Ingredients for the soup:
1kg (2.2 pounds) size butternut squash, peeled, deseeded and diced into cubes
2 small onions, diced
1 small carrot, diced
70g (2.5oz) celery, diced
60g (2.11oz) leek, diced
3 garlic cloves, sliced
5g (0.17oz) parsley
1100ml (1.16quarts) of hot vegetable stock
2tbsp olive oil
40ml (2.7tbsp) of double cream (optional)
Ingredients for the croutons:
4 slices of sourdough bread cut into squares
40ml (2.7tbsp) of olive oil
2 pinches of salt
2 pinches of black pepper
1tsp of Herbs de Provence
chia seeds to garnish
1. Large pot, heat 2tbsp of olive oil and sweat the onions and garlic for 5 minutes then add carrots, celery, leek and butternut squash and cook for 10 more minutes.
2. Add 1100ml (1.16quarts) of hot vegetable stock, bring to boil and simmer for 20-25 minutes with a lid on.
3. In the meantime prepare the croutons, mix sourdough cubes with olive oil, salt, black pepper, herbs and pan fry on medium heat for around 5-10 minutes and place in the bowl for later.
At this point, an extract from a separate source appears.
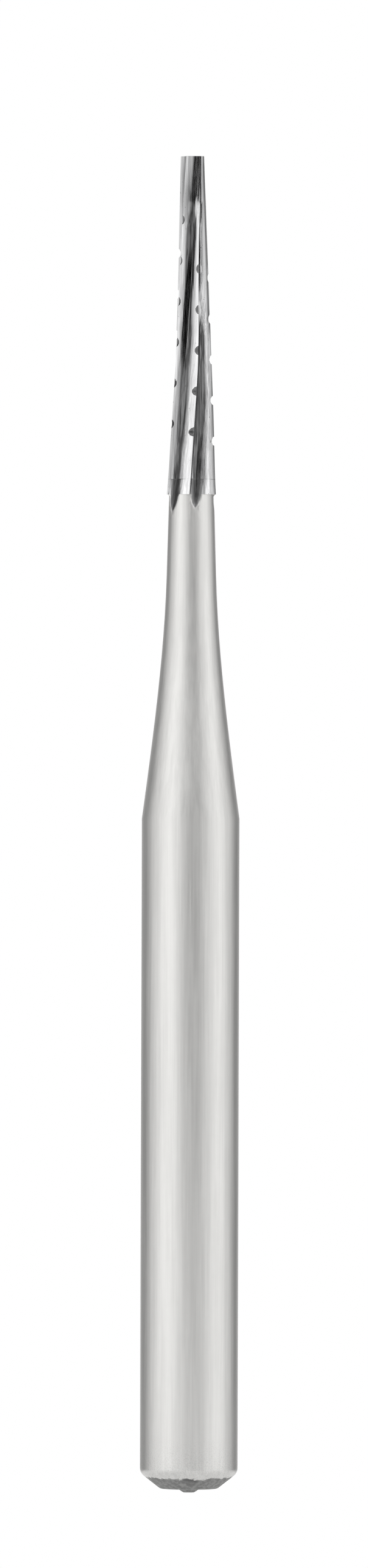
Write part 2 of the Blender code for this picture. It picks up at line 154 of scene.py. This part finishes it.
# Radius at which the depth between the blades counts as 1, as a share of the blades' radius, by the share of the
# blades' length
FULL_DEPTH = (
    (0.0, 0.79), (0.06, 0.76), (0.12, 0.72), (0.25, 0.67), (0.38, 0.62), (0.50, 0.56), (0.62, 0.51),
    (0.69, 0.50), (0.75, 0.51), (0.81, 0.52), (0.88, 0.51), (1.0, 0.48),
)

# Brightness of the light tent round the bur, by the angle in degrees from the camera's side towards +X
TENT_LIGHT = (
    (-180, 1.00), (-160, 0.62), (-146, 0.34), (-130, 0.24), (-120, 0.30), (-110, 0.58), (-100, 0.88),
    (-88, 0.88), (-76, 1.12), (-62, 1.36), (-46, 1.28), (-30, 1.14), (-20, 1.10), (-8, 0.92),
    (6, 0.80), (16, 0.78), (28, 0.68), (38, 0.92), (50, 1.06), (66, 1.20),
    (78, 1.36), (86, 1.15), (94, 0.82), (106, 0.84), (116, 0.58), (128, 0.22), (140, 0.16), (152, 0.42),
    (160, 0.70), (180, 1.00),
)
BACKDROP_EDGE = 165.0

# Dark camera hood in the tent: its middle, half width and softness in degrees, its soft lower and upper edges as
# heights on a unit sphere, and how much of the light it takes
HOOD_MIDDLE = 1.0
HOOD_HALF_WIDTH = 24.0
HOOD_SOFTNESS = 5.0
HOOD_LOWER = (0.020, 0.050)
HOOD_UPPER = (0.195, 0.235)
HOOD_DARKNESS = 0.97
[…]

4. When the soup ingredients are cooked through, add chopped parsley and puree the soup with the help of a hand blender.
5. Whisk in the cream and If the consistency is too thick to your liking add 100ml (0.10quarts) of water. Check the seasoning and serve while hot with croutons and a sprinkle of chia seeds.
6. If you like the recipe drop a comment below or subscribe here to get new tasty recipe alerts to your inbox. Thank you for visiting my blog!
Check my recipe for traditional Polish Żurek!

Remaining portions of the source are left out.